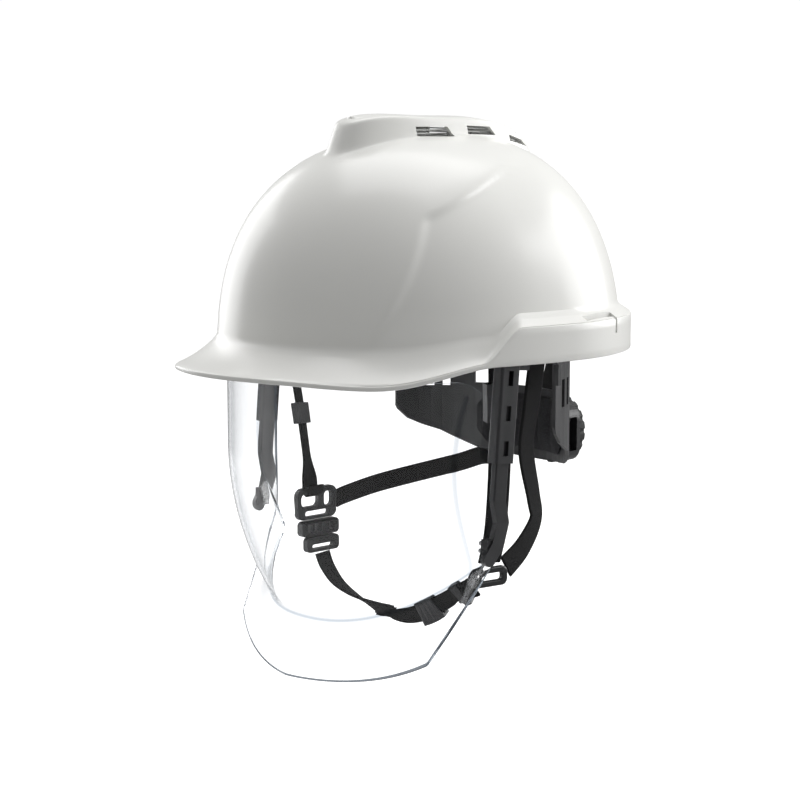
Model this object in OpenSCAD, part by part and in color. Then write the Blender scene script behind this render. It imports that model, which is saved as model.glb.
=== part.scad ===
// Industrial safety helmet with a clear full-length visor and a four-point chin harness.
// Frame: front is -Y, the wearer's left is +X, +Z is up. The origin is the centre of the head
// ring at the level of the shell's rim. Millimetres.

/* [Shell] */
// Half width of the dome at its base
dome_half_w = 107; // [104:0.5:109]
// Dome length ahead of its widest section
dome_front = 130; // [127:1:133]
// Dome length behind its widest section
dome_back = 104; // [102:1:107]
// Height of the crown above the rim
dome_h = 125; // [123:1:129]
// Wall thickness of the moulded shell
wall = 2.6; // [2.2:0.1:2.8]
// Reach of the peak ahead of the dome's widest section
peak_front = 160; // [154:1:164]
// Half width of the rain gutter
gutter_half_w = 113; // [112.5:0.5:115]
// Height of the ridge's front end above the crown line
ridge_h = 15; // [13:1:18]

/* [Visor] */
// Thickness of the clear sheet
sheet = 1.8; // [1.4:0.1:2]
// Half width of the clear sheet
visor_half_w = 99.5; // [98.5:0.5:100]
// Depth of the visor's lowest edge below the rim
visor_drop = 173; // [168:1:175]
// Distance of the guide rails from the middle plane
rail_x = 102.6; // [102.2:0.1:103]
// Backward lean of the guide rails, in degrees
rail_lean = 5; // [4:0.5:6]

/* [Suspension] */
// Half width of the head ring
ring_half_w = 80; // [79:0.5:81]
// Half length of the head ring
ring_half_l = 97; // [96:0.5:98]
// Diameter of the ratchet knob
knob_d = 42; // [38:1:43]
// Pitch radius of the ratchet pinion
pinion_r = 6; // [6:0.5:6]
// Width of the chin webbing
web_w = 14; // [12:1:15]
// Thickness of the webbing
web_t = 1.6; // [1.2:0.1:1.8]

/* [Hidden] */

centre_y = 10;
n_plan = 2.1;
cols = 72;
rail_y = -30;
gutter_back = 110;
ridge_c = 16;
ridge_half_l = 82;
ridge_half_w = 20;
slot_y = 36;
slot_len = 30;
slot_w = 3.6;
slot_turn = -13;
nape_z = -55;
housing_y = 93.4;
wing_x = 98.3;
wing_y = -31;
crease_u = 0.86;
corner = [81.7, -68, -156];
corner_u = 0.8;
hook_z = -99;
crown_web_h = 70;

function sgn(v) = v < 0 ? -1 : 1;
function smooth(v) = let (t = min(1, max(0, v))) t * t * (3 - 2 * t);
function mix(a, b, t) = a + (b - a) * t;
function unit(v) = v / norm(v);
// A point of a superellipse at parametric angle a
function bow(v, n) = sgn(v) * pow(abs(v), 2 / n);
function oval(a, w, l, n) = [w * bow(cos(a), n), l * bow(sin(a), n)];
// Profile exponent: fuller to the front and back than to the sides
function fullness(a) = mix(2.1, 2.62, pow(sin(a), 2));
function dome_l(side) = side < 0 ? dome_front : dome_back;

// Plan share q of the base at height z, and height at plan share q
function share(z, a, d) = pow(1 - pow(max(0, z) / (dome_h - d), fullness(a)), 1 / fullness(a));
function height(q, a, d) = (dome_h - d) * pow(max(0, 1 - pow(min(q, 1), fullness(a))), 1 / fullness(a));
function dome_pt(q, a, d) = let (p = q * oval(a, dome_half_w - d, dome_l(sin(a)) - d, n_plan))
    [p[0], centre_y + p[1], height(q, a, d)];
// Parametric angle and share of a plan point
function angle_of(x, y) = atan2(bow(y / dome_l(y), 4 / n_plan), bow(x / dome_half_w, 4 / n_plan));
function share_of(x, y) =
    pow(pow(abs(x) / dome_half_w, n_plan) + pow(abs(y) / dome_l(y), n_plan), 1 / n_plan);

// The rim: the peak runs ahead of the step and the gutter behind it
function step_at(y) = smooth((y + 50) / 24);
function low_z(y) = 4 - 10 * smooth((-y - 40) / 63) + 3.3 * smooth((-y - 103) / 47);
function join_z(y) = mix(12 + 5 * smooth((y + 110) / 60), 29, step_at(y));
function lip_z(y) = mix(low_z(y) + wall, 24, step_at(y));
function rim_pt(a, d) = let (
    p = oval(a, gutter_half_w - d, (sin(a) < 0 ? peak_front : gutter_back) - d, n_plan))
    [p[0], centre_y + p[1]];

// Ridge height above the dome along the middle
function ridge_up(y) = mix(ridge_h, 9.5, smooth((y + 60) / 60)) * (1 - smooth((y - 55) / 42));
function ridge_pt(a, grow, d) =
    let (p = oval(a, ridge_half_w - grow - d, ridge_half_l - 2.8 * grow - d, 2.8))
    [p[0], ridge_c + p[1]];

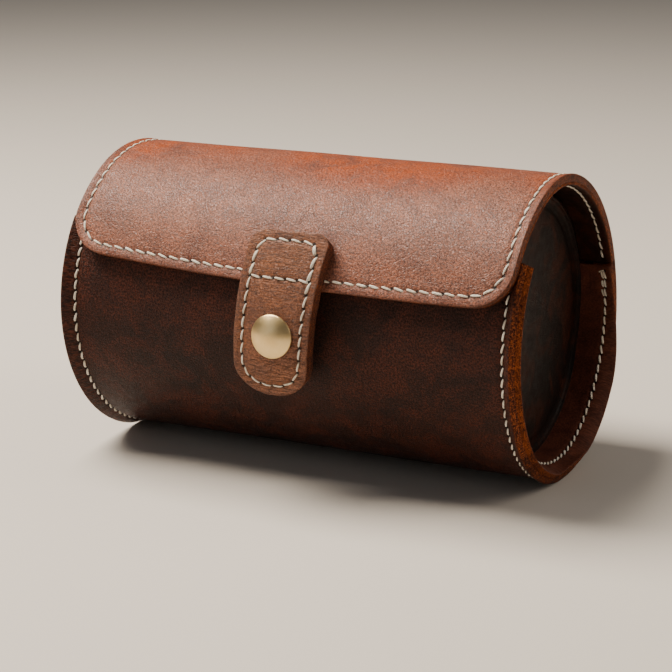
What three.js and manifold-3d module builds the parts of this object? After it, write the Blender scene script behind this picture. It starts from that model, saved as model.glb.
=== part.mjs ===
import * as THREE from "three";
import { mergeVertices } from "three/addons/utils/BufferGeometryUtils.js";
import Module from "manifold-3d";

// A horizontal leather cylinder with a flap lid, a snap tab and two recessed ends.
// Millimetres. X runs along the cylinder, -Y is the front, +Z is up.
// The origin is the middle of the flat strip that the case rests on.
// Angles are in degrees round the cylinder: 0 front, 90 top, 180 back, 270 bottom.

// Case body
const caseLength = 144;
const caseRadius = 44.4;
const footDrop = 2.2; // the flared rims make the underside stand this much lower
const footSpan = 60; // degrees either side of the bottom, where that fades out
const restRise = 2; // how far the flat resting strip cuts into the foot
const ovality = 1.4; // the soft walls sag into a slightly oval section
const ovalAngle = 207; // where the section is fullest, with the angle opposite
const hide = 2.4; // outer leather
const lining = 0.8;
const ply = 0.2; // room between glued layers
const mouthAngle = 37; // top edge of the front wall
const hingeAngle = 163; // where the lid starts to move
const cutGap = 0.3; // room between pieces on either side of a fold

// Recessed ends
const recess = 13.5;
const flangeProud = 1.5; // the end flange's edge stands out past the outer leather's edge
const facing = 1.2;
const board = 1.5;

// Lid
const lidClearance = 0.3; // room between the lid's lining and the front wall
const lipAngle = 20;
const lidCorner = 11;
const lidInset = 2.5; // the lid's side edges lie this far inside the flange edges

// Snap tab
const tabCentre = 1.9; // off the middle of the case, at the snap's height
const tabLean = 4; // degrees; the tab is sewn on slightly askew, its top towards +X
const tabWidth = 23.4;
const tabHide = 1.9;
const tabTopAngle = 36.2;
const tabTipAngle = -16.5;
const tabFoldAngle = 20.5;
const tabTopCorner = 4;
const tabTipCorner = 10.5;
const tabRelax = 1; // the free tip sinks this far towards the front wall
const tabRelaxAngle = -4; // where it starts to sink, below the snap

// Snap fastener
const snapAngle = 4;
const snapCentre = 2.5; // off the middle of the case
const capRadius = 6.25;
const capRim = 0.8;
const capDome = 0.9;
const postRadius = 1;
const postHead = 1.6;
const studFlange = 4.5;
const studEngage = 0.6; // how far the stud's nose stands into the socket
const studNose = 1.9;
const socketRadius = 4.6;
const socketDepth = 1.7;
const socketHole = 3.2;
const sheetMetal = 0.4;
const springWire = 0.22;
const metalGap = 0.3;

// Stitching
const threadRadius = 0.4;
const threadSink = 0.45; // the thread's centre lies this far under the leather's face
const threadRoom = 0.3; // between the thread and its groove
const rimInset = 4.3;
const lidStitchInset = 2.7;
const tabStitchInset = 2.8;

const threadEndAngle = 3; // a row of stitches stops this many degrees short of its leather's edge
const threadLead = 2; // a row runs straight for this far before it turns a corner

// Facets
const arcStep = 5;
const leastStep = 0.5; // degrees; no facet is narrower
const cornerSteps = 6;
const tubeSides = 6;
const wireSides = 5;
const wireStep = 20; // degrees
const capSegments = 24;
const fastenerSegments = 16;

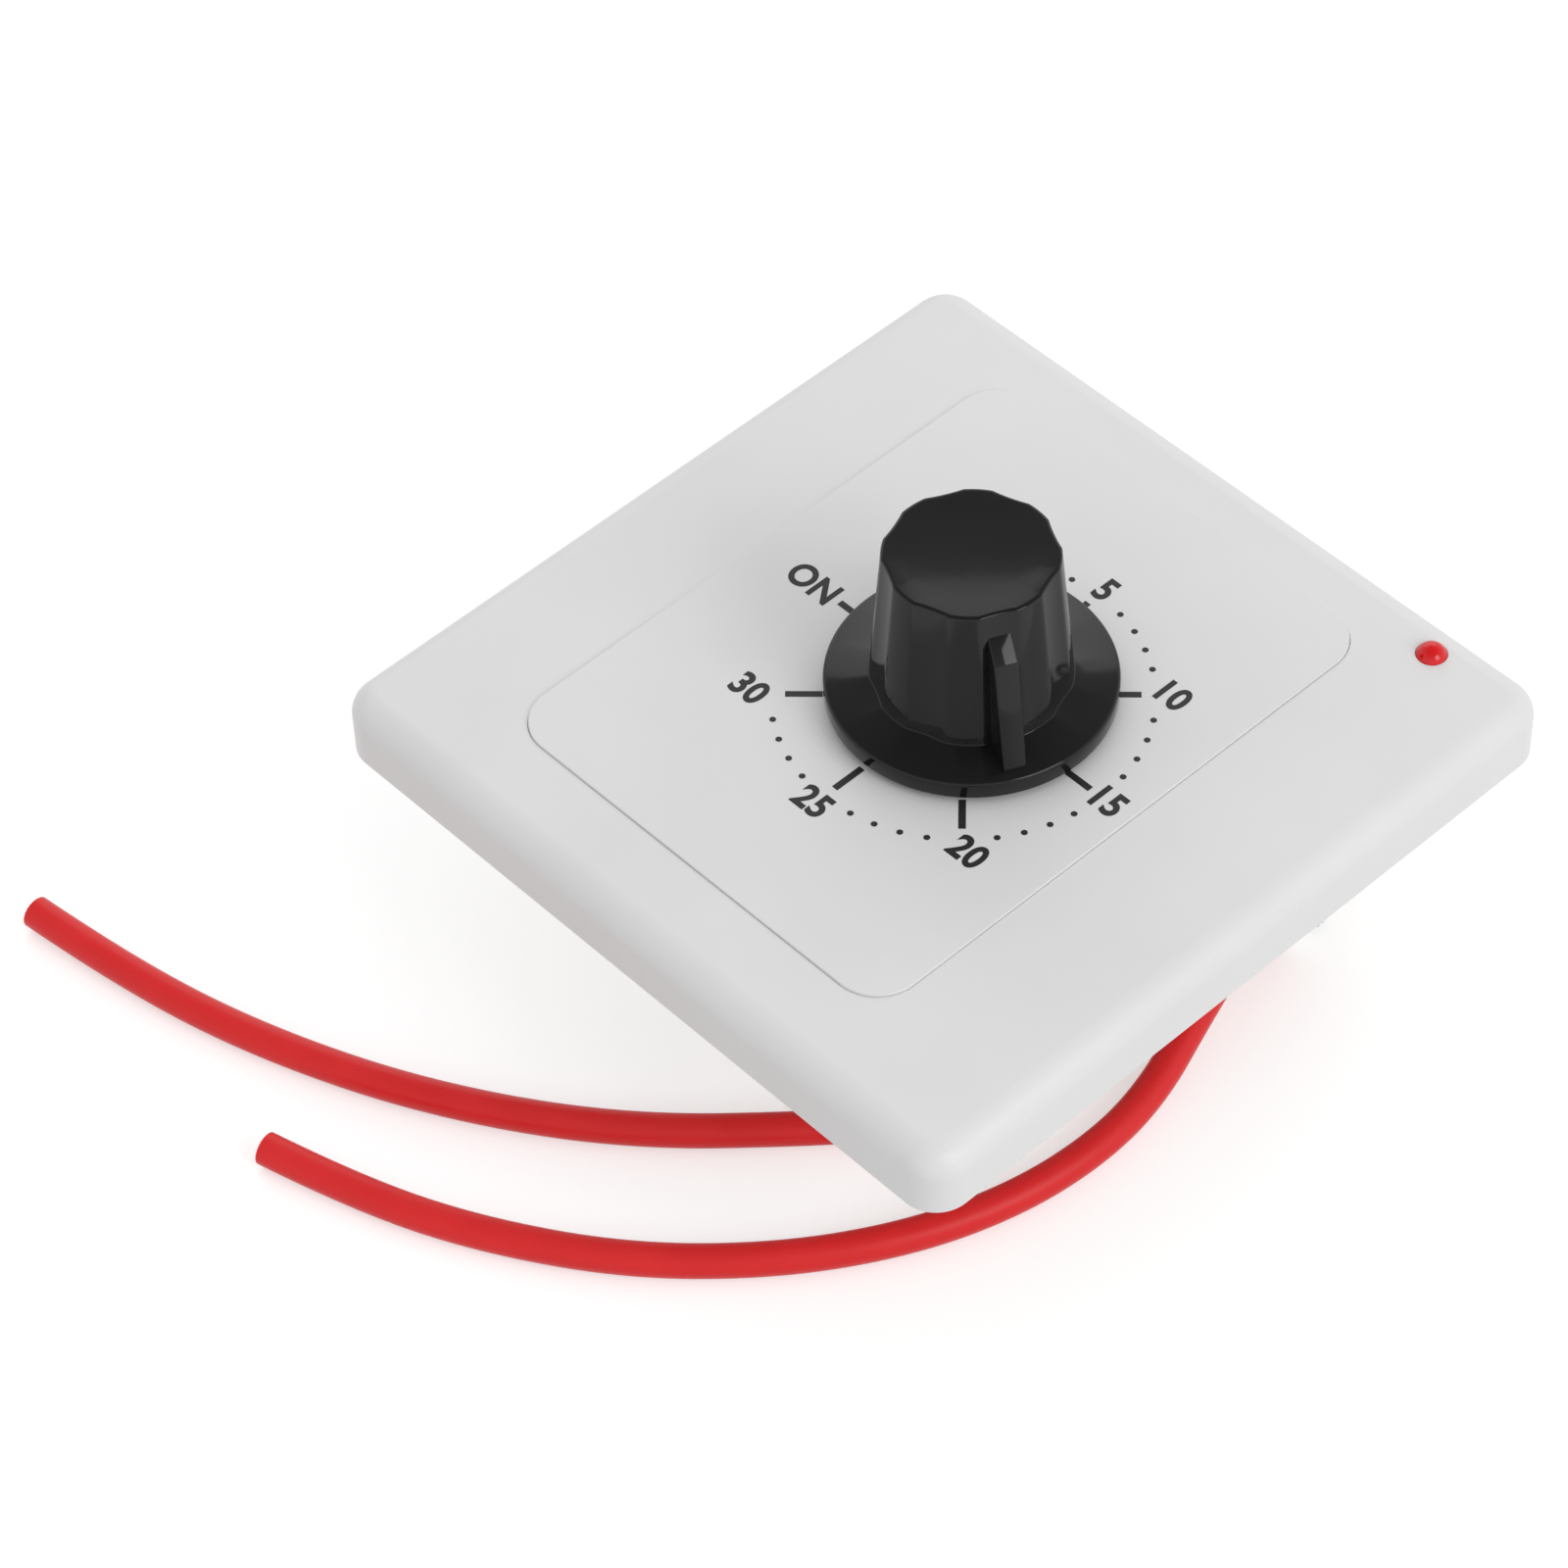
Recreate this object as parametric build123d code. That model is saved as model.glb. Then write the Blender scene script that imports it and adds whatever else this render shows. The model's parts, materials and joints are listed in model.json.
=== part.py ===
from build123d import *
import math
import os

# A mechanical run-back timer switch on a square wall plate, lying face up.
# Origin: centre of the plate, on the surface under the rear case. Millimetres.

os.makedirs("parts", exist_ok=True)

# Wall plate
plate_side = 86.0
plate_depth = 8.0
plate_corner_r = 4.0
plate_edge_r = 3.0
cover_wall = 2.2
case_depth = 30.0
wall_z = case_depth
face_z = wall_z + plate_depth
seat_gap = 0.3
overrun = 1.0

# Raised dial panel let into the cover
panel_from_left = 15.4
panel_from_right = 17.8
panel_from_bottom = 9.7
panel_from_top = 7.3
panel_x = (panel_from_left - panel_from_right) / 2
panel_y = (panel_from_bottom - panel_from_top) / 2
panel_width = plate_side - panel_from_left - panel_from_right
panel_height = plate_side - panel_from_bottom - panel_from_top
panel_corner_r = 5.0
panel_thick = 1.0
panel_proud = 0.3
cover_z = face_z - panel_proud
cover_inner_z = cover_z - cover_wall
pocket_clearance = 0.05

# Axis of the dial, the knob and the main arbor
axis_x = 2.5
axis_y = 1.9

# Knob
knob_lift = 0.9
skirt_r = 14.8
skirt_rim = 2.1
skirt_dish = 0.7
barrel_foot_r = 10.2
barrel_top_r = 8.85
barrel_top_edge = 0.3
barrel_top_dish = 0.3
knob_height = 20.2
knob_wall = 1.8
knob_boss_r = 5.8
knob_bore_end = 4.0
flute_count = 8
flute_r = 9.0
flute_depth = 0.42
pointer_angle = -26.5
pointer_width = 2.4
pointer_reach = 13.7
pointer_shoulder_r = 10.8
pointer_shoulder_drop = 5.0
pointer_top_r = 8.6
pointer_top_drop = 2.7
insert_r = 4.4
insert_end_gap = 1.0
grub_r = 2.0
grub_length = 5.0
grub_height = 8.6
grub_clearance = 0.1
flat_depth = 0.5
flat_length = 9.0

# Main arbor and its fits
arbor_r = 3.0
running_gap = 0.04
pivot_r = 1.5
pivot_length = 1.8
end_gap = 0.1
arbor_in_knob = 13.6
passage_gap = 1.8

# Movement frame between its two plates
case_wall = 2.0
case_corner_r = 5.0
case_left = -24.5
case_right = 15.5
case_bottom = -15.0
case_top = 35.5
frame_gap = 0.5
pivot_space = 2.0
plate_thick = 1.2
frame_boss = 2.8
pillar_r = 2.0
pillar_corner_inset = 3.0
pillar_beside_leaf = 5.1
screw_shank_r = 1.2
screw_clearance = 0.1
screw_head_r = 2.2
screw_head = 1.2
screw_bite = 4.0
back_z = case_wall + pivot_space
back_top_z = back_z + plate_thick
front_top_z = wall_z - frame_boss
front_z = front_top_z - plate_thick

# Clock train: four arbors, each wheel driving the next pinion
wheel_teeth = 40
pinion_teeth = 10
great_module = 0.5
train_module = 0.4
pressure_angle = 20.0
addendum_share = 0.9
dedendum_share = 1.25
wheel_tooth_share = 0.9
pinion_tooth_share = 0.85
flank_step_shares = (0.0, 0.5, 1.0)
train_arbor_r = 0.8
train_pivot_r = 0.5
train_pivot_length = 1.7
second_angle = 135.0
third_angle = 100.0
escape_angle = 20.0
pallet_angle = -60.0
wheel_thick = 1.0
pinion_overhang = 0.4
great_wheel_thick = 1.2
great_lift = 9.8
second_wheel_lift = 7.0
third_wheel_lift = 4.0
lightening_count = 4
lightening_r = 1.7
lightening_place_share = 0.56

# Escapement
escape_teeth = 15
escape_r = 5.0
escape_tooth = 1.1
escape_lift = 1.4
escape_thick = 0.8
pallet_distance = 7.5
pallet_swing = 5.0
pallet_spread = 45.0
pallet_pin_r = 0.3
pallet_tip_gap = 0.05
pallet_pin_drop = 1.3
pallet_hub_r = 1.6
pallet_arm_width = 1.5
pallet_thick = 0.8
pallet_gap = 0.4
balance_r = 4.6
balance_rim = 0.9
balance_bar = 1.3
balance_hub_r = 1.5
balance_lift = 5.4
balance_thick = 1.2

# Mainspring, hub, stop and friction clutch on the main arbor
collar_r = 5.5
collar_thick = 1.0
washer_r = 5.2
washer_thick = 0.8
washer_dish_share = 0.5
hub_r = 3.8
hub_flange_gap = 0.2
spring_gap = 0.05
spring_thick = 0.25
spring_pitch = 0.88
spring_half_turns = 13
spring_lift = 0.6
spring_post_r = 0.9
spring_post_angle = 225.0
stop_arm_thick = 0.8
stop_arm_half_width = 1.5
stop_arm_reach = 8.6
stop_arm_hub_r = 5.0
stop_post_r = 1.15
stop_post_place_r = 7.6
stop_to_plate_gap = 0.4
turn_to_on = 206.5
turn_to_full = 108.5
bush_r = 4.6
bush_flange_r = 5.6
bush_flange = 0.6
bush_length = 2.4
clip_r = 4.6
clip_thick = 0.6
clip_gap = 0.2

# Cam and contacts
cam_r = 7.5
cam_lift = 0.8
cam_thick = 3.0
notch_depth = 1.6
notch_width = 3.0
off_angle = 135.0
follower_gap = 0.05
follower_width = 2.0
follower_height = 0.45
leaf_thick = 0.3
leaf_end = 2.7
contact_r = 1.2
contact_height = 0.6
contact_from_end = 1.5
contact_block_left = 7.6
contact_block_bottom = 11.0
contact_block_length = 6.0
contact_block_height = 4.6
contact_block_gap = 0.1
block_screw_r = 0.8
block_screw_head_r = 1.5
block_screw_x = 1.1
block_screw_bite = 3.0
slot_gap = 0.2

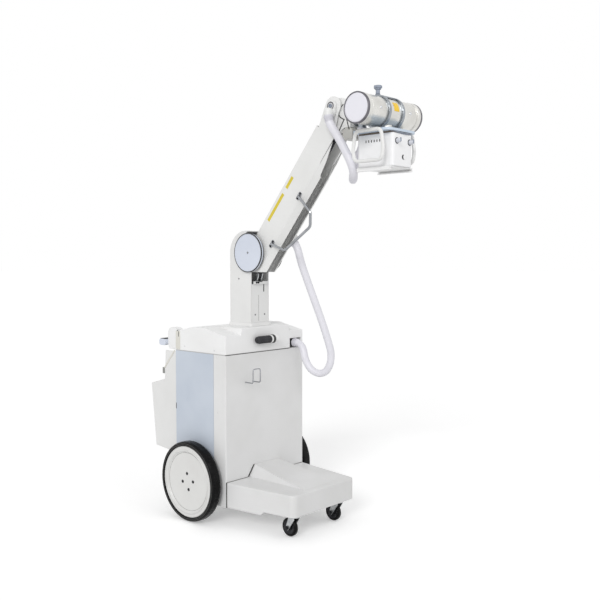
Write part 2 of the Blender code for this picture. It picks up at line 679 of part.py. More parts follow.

# TASK:
Transcribe precisely the lines between the one that contains "What three.js and" and the one that contains "import Module from", counting those two lines as part of the range.

# SOLUTION FOR THIS EXERCISE:
What three.js and manifold-3d module builds the parts of this object? After it, write the Blender scene script behind this picture. It starts from that model, saved as model.glb.
=== part.mjs ===
import * as THREE from "three";
import { mergeVertices } from "three/addons/utils/BufferGeometryUtils.js";
import Module from "manifold-3d";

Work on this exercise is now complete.